What is an Earnest Money Deposit (EMD)?

Learn About Earnest Money Deposits.

 

An earnest money deposit (EMD) is a deposit made by a buyer to show their commitment and seriousness in purchasing a property. It is also known as a good faith deposit because it shows that the buyer is acting in good faith and is serious about buying the property.

The earnest money deposit is typically made soon after the purchase agreement is signed by both the buyer and the seller. The amount of the deposit is usually a percentage of the purchase price, often around 1-2%, but can vary depending on the market and the terms of the sale.
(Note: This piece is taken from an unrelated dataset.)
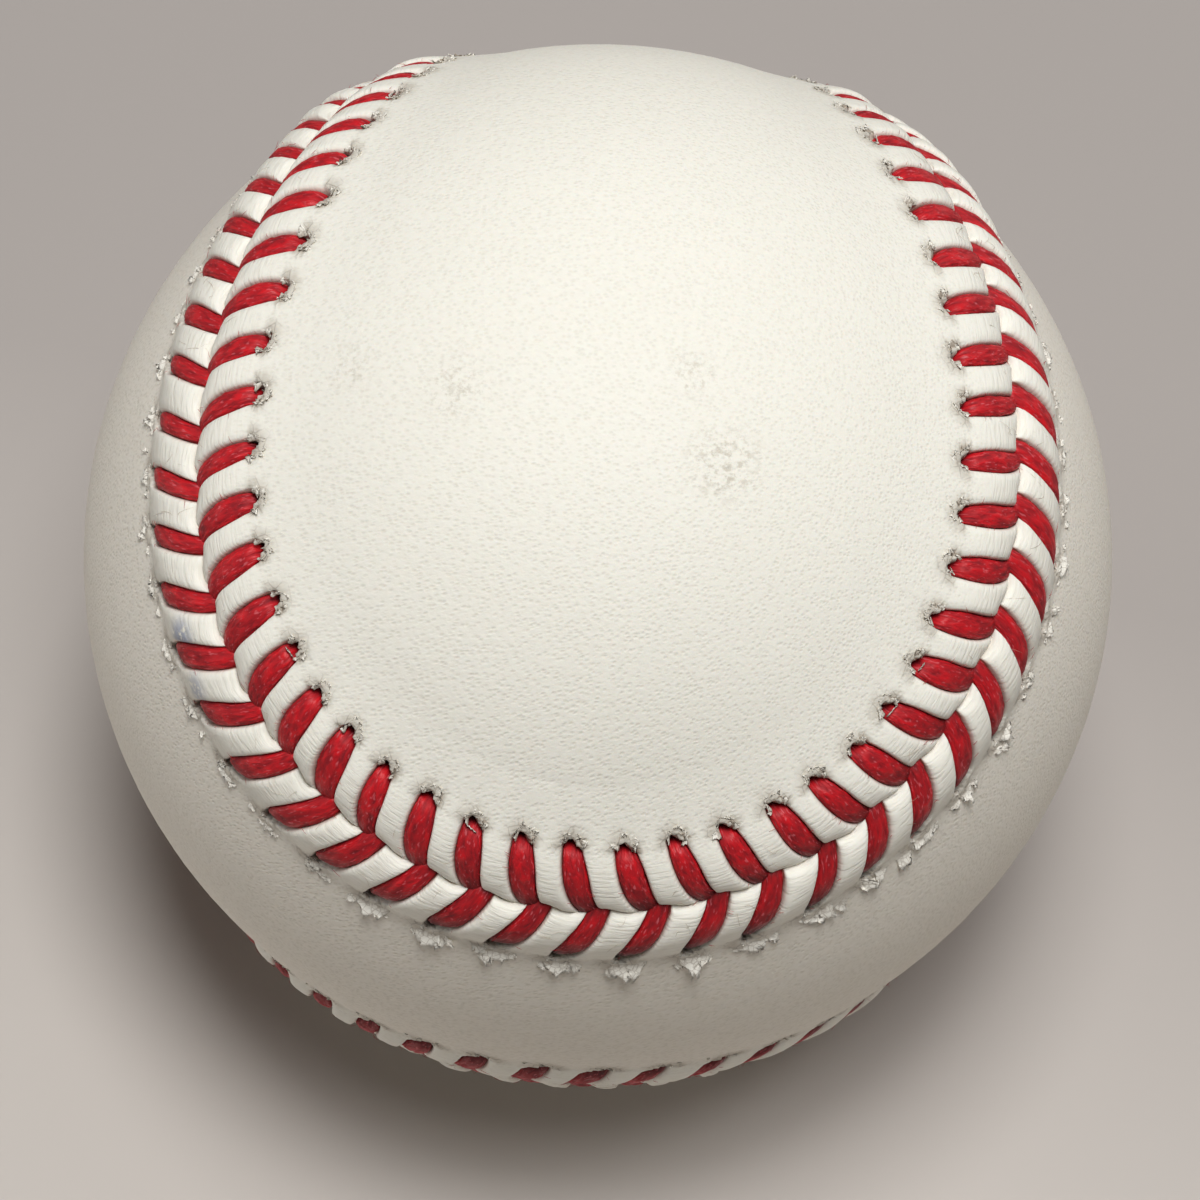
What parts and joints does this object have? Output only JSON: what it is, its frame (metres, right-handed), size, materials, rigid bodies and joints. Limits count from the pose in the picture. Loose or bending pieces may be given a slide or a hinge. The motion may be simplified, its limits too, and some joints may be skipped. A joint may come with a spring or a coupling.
{
  "type": "baseball",
  "caption": "White leather baseball: layered rubber and yarn core under two interlocking figure-eight panels, closed by a raised seam of red V stitches.",
  "frame": {"origin": "centre of the ball", "axes": "+Z out through the middle of a lobe of the top panel, which is the lobe that the picture shows; -Y out through the waist of the front panel; +X to the right"},
  "size_m": [0.0742, 0.0742, 0.0742],
  "materials": {
    "cork_composition": "matte ground cork bound in rubber",
    "black_rubber": "moulded, matte",
    "red_rubber": "moulded, matte",
    "gray_wool": "wound three-ply wool yarn",
    "white_yarn": "wound cotton finishing yarn under rubber cement",
    "cover_leather": "smooth alum-tanned leather, satin, lightly grained",
    "waxed_thread": "waxed twisted thread, low sheen"
  },
  "bodies": {
    "root": {"cork_core": "cork_composition", "black_rubber_shell_upper": "black_rubber", "black_rubber_shell_lower": "black_rubber", "rubber_gasket": "red_rubber", "red_rubber_jacket": "red_rubber", "gray_wool_inner_winding": "gray_wool", "white_wool_winding": "white_yarn", "gray_wool_outer_winding": "gray_wool", "finishing_winding": "white_yarn", "cover_panel_top": "cover_leather", "cover_panel_front": "cover_leather", "seam_thread": "waxed_thread"}
  },
  "joints": []
}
The earnest money deposit is typically held in an escrow account by a third-party such as a title company or a real estate brokerage. The funds are held until the transaction is completed or until one of the parties breaches the contract. If the sale is completed, the earnest money deposit is applied towards the purchase price of the property. If the sale falls through, the earnest money deposit may be returned to the buyer, depending on the circumstances and the terms of the contract.

The purpose of the earnest money deposit is to protect the seller from a buyer who may make an offer and then back out of the deal without a valid reason. The deposit provides some assurance to the seller that the buyer is committed to the transaction and will follow through with the purchase. The earnest money deposit also helps to cover the costs of the seller if the buyer breaches the contract, such as expenses related to finding a new buyer.

In summary, an earnest money deposit is a deposit made by a buyer to show their commitment and seriousness in purchasing a property. It is typically held in an escrow account and is applied towards the purchase price if the sale is completed, or returned to the buyer if the sale falls through.